Providing buses in remote areas, reducing wait time for buses to five minutes, feeder buses for last mile connectivity — these are some of the steps that will be part of the Delhi government’s bus route rationalisation plan.
Delhi Chief Minister Arvind Kejriwal Wednesday presided over a high-level review meeting to expand bus connectivity to every single corner of Delhi through route rationalisation.
Transport Minister Kailash Gahlot was also present in the meeting with senior officials of the departments concerned. In order to put the recommendations of the Route Rationalisation Study into practice, the transport department presented a roadmap to the chief minister during this meeting, a government statement said.
Through this presentation, it was shown how bus services could be extended to Delhi’s yet uncovered urban and rural areas, as well as how residents of any part of the city could travel from one part to the other in a cost and time effective manner post “rationalisation”.
In the meeting, several other modes of transports were discussed such as e-rickshaws, auto rickshaws, taxis, international bus routes, RTV and DMRC feeder routes for last-mile connectivity, Also discussed was redrawing of city routes of DTC and cluster buses, interstate bus routes, better ISBT utilisation, and overall infrastructure upgrade.
One of the ideas suggested connecting 13 busiest transportation hubs in and around Delhi, including major railway stations, Connaught Place, and ISBT with the Delhi Central Business District with a 5-10 minute frequency bus service.
Bus service to rural districts which still lack public transport was also guaranteed, the statement said.
For last mile connectivity from metro stations, the government will offer a feeder service. Additionally, the meeting suggested that Delhi’s connectivity with the NCR will be significantly enhanced.
If the recommendations are put into practice, any passenger in Delhi will be able to access bus service in a 15-minute window within a 500-metre radius. According to this study, Delhi’s current bus coverage, measured in compliance with the standards of 15 minutes and 500 metres, is only 49 per cent.
With rationalisation, it will be raised to 90 to 95 per cent, the study said.
All of Delhi’s routes will now be categorised into four groups.
The first will be the trunk network, consisting of 27 super trunk routes, and three Central Business District circulator routes. Buses will run every 5 to 10 minutes in this area.
There will also be a primary network, with buses running every 10 to 15 minutes within it.
The third, feeder network, where buses will run every 15 to 20 minutes, will be the secondary network.

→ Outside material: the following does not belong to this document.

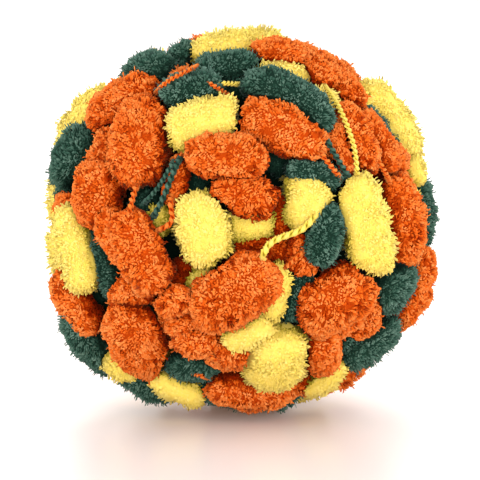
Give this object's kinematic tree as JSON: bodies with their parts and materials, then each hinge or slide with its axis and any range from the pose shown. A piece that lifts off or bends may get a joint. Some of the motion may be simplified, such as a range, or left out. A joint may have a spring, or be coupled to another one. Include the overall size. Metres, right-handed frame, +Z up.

There are about 7,200 buses operating on 625 bus routes in Delhi. Similarly, 799 buses are operating on 72 Mini/RTV routes. There are 14 routes for maxi cabs, with roughly 120 cars operating along each route.
Following the study, buses will now run every 5 to 10 minutes on 274 of the 625 regular bus routes, and will continue to run on the remaining 351 routes in the same manner as they do now.
The number of standard buses will rise from 7,200 to 8,494 in the near future. Mini-Midi buses will also be operated on 120 routes, totalling roughly 2,000, providing last-mile connectivity.
Similar to that, 480 buses will operate on 44 routes as part of the Metro feeder service.
The study categorises the 274 standard bus routes into several groups.
There will be 30 trunk routes included in this study, of which five are new. The major network will include 154 routes altogether, including 18 new routes.
The secondary network will have 65 routes in total. Additionally, 12 new routes will bring the total number of NCR and airport routes to 38.
Bus service will be radically increased in outer Delhi and its remote areas.
People in the suburbs of Bawana, Narela, Burari, Najafgarh, and Chhatarpur, for instance, will have access to bus service.
The government will operate mini and midi feeder buses in these locations, it added.
The number of people using bus service in the high density middle class regions composed of various socioeconomic groups was also observed in the study.
At 15 locations of Delhi, 25 per cent of the population from the low income category uses public services.
Public services are overworked at certain Lower Income Group (LIG) areas’ stops as a result.
At these transit stops, there is a requirement to shore up the number of buses.
A large number of people uses the transit stops in Bawana/Narela, Mundka, Delhi Cantt Charge-4 & 6, Pusa, Kapashera, Kishangarh, Aya Nagar, Kashmere Gate, NDMC Charge-3, Nizamuddin, Trilokpuri, Sarita Vihar, Chhatarpur, and Bhati.
Similarly, 15 middle-income regions have been discovered where 30 to 70 per cent of residents utilise public services. Buses operating on routes serving the middle income group (MIG) area are consequently more burdened.
West and South Delhi are home to many of these MIG wards. Ashok Vihar, Peeragarhi, Rajouri Garden, Tilak Nagar, Connaught Place, Bijwasan, Malviya Nagar, Kirti Nagar, Vivek Vihar, Chandni Chowk, Daryaganj, NDMC Charge-6 Amar Colony, Greater Kailash One, and Shahpur Jat are some of the neighbourhoods identified in this category.